For me, it is the living individual that is important in my pan listing. I do not put species I see for the first time dead onto my lists – although I do have skunk which was a road kill in the USA on my world list, but in brackets and with a star to indicate that it was dead. Going through a soup of dead insects collected over night does not appeal to me. If I were to add such species to my list, I would have to see them living, possibly using a handlens or a binocular microscope. Seeing the animal alive with all its appendages in the right place, and still capable of movement is very important to me. Seeing something alive is more important than seeing it in its original site, especially when it has been attracted away from its habitat. For this reason, twitching a rare moth attracted to a friend’s UV trap gives me no problem at all.
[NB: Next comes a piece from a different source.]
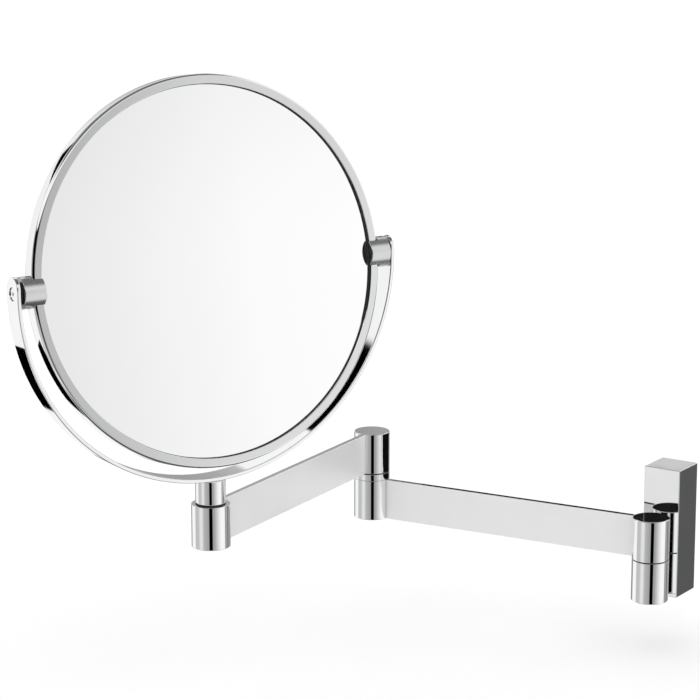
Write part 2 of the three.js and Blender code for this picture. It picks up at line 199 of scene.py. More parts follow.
def skin(name, grid, close_u=False, close_v=False):
    """A mesh over a grid of points of shape (u, v, 3): a quad for each cell, and a row more where it closes."""
    nu, nv = grid.shape[:2]
    u, v = np.meshgrid(np.arange(nu - (not close_u)), np.arange(nv - (not close_v)), indexing="ij")
    corners = [(u, v), (u + 1, v), (u + 1, v + 1), (u, v + 1)]
    quads = np.stack([(a % nu) * nv + b % nv for a, b in corners], -1).reshape(-1, 4)
    mesh = bpy.data.meshes.new(name)
    mesh.from_pydata(grid.reshape(-1, 3).tolist(), [], quads.tolist())
    bm = bmesh.new()
    bm.from_mesh(mesh)
    bpy.data.meshes.remove(mesh)
    return finish_mesh(bm, name)


def add(name, mesh):
    obj = bpy.data.objects.new(name, mesh)
    bpy.context.scene.collection.objects.link(obj)
    return obj


def fillet(corners, steps=5, hold=0.04 * MM):
    """A profile through (r, z, radius) corners. A corner with a radius becomes an arc tangent to both sides.
    A point just before and after each arc or corner keeps the sides beside it flat in shading."""
    corners = [tuple(c) + (0.0,) * (3 - len(c)) for c in corners]
    out = [np.array(corners[0][:2])]
    for before, here, after in zip(corners[:-2], corners[1:-1], corners[2:]):
        p, a, b = np.array(here[:2]), np.array(before[:2]), np.array(after[:2])
        to_a, to_b = unit(a - p), unit(b - p)
        half = np.arccos(np.clip(to_a @ to_b, -1, 1)) / 2
        radius = here[2]
        reach = radius / np.tan(half) if radius else 0.0
        room = 0.5 * min(np.linalg.norm(a - p), np.linalg.norm(b - p))
        spare = min(hold, max(room - reach, 0) * 0.5)
        out.append(p + to_a * (reach + spare))
        if radius:
            centre = p + unit(to_a + to_b) * radius / np.sin(half)
            first, last = p + to_a * reach - centre, p + to_b * reach - centre
            sweep = np.pi - 2 * half
            for t in np.linspace(0, 1, steps + 1):
                from_first, from_last = np.sin((1 - t) * sweep), np.sin(t * sweep)
                out.append(centre + (first * from_first + last * from_last) / np.sin(sweep))
        else:
            out.append(p)
        out.append(p + to_b * (reach + spare))
    out.append(np.array(corners[-1][:2]))
    return np.array(out)


def turned(name, place, corners, steps=ROUND, level=None):
    """A profile of (radius, level) carried round the z axis: x = r cos t, y = r sin t, z = level."""
    profile = fillet(corners)
    angle = np.linspace(0, TAU, steps, endpoint=False)
    radius = np.maximum(profile[:, 0], 0)
    grid = np.stack([np.outer(np.cos(angle), radius), np.outer(np.sin(angle), radius),
                     np.tile(profile[:, 1], (steps, 1))], -1)
    if level is not None:
        grid[..., 2] = level(grid)
    return add(name, skin(name, place.carry(grid), close_u=True))


def ring_of(corners):
    """A tube's section, started in the middle of a side so that every corner has its fillet."""
    first, second = np.array(corners[0][:2]), np.array(corners[1][:2])
    middle = tuple((first + second) / 2)
    return [middle, *corners[1:], corners[0], middle]


def tube_corners(outer, inner, low, high, edge=0.1 * MM):
    return ring_of([(inner, low, edge), (outer, low, edge), (outer, high, edge), (inner, high, edge)])


def rounded_block(name, place, low, high, edge, bend=None):
    """A box with rounded edges. Its faces' points are drawn in to a box smaller by the edge radius, and each
    is put back that far along its own direction from there; bend may then move the points."""
    low, high = np.array(low, float), np.array(high, float)
    half = (high - low) / 2
    arc = np.tan(np.linspace(0, np.pi / 4, 5))
    lines = [np.unique(np.round(np.concatenate([
        -h + edge * (1 - arc), [-h + edge * 1.3, h - edge * 1.3], h - edge * (1 - arc),
        np.linspace(-h + edge, h - edge, 5)]), 9)) for h in half]
    lines = [np.unique(np.concatenate([line, [-h, h]])) for line, h in zip(lines, half)]
    bm = bmesh.new()
    for axis in range(3):
        a, b = [i for i in range(3) if i != axis]
        ga, gb = np.meshgrid(lines[a], lines[b], indexing="ij")
        for side in (-1, 1):
            grid = np.zeros(ga.shape + (3,))
            grid[..., a], grid[..., b], grid[..., axis] = ga, gb, side * half[axis]
            core = np.clip(grid, -(half - edge), half - edge)
            out = grid - core
            grid = core + edge * out / np.linalg.norm(out, axis=-1, keepdims=True)
            grid = grid + (low + high) / 2
            if bend is not None:
                grid = bend(grid)
            points = place.carry(grid)
            rows = [[bm.verts.new(p) for p in row] for row in points.tolist()]
            for i in range(len(rows) - 1):
                for j in range(len(rows[0]) - 1):
                    bm.faces.new((rows[i][j], rows[i + 1][j], rows[i + 1][j + 1], rows[i][j + 1]))
    return add(name, finish_mesh(bm, name))


def carve(obj, *cutters, operation="DIFFERENCE"):
    """Cuts the cutters out of obj, or joins them to it, and removes them."""
    for cutter in cutters:
        modifier = obj.modifiers.new("carve", "BOOLEAN")
        modifier.operation = operation
        modifier.solver = "EXACT"
        modifier.object = cutter
        graph = bpy.context.evaluated_depsgraph_get()
        mesh = bpy.data.meshes.new_from_object(obj.evaluated_get(graph))
        obj.modifiers.clear()
        obj.data = mesh
        bpy.data.objects.remove(cutter)
    bm = bmesh.new()
    bm.from_mesh(obj.data)
    bmesh.ops.remove_doubles(bm, verts=bm.verts, dist=1e-7)
    bm.to_mesh(obj.data)
    bm.free()
    shade(obj.data)
    return obj


def peg(place, radius, low, high, sides=48):
    """A plain cutter: a cylinder along the place's z axis, or a prism where it has few sides."""
    return turned("cutter", place, [(0, low), (radius, low), (radius, high), (0, high)], sides)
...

Having a world-wide range of pan listing interests made me come up with a most interesting observation, and I still find it impossible to explain what is happening. A few years ago I spent three weeks in the Falkland Islands. There are species there extremely close to their British counterparts – species which have scarcely evolved away from their common British ancestor. Species include Myriophyllum quitense, Gnaphalium purpureum, Drosera uniflora, Lycopodium magellanicum, Galium antarcticum, Deschampsia antarctica, Armeria macloviana and especially Gentianella magellanica, Anagallis alternifolia, Euphrasia antarctica and Botrychium duscenii. Many of the above are only fairly critically separable from their British counterparts. They belong to a flora which occurs in the Falklands and in the southern parts of South America. How is it that these species came to be there? Their evolution away from their counterparts is minimal in most cases, but even in the days of Gondwanaland the two areas were not even vaguely physically close. The degree of separation, however, is sufficiently great that evolution since a possible introduction by man would be most unlikely, as would identical separations occurring in the south of Chile in a similar time frame.

Pan Listers, as I see it are people who have a broad based interest both botanical and zoological in taxonomy. It would be interesting to know if there is anyone who can say truthfully that their botanical and zoological interested are more or less balanced. As I hope I have shown above, the background and approach of botanists and zoologists are different. Within these two categories, there are probably as many biological histories, motivations and approaches as there are members of PSL. I rejoice in this and hope that we can all learn from one another and that in the end, the criteria for adding a species to a life list continues to be up to the pan-lister concerned.